Throughout the process, I have also seen numerous examples of instructions by the GRG not to prioritise the Crown on VAT, corporation tax or pay-as-you-earn payments. That is concerning from any high street bank, but to see such an instruction to businesses coming from a bank that was supported and saved by the taxpayer should cause serious concern to Government. I hope that the Minister will respond to that specific point.

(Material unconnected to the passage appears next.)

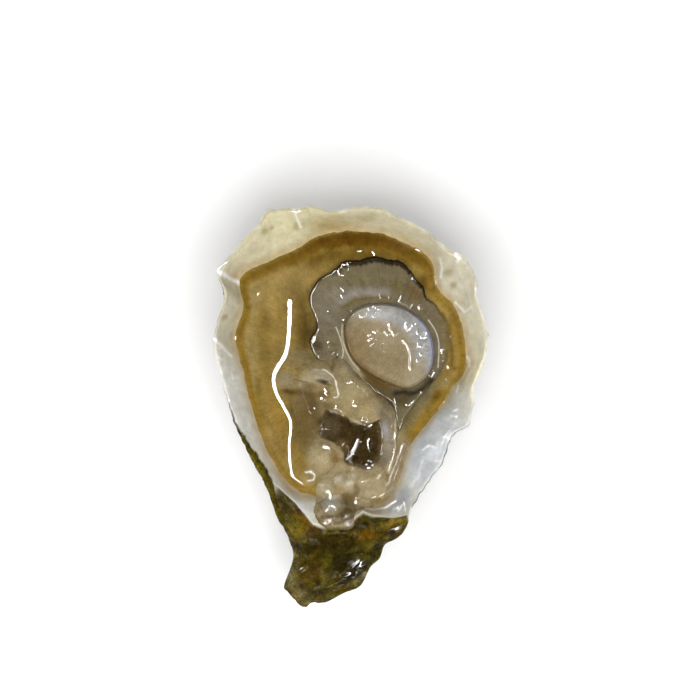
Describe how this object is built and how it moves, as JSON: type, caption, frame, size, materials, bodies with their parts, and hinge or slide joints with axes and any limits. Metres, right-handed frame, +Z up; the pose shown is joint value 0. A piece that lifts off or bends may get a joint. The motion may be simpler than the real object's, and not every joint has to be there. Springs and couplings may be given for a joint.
{
  "type": "oyster on the half shell",
  "caption": "Raw oyster lying in its cupped lower shell, with a rough leaning beak, a white lining and the whole soft body; food to be served on a plate.",
  "frame": {"origin": "on the table under the middle of the shell's bounding box", "axes": "+Y from the hinge to the wide edge, +X to the side that the muscle lies on, +Z up"},
  "size_m": [0.0686, 0.1004, 0.0268],
  "materials": {
    "shell": "smooth wet white lining, rough olive and brown outside",
    "ligament": "dark, rough",
    "mantle": "wet, golden brown",
    "gills": "wet, grey olive with a black fringe",
    "muscle": "wet, beige and bluish white",
    "body": "wet, cream",
    "gland": "wet, near black",
    "palps": "wet, cream"
  },
  "bodies": {
    "root": {"shell": "shell", "hinge_ligament": "ligament", "mantle": "mantle", "gills": "gills", "adductor_muscle": "muscle", "visceral_mass": "body", "digestive_gland": "gland", "palps": "palps"}
  },
  "joints": []
}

I have a final point to make before my brief comment on Clifford Chance. The whole insolvency process is a concern. When an insolvency practitioner or administrators go into a business, the poor old creditors will often receive little in return, because the fees will take the vast majority of what is available. Hon. Members need not take my word for that, because in a recent article, James Nicholls of Nicholls & Co, an insolvency lawyer based in Birmingham, highlighted the fact that the insolvency business is complicit in what is, in my view, an abuse of small businesses. He made the point that
“we in the insolvency industry have been complicit, collaborative and have completely failed in what our true roles should be. Almost everyone in our industry has effectively been ‘bought off’ by the Banks—accountants, IPs”—
that is, insolvency practitioners—“lawyers, surveyors—everyone.” That is not my comment but a comment from somebody involved in the insolvency industry. His argument is that the industry has turned a blind eye to the behaviour of the GRG and other turnaround companies: it has been bought off by the fees and affected by the culture that has existed in the past decade.
If we are serious about supporting small businesses and supporting the growth of our economy through their development, we have to ask ourselves whether that sort of attitude towards them—seeing them as opportunities to make money rather than as businesses to be supported—is the right way forward.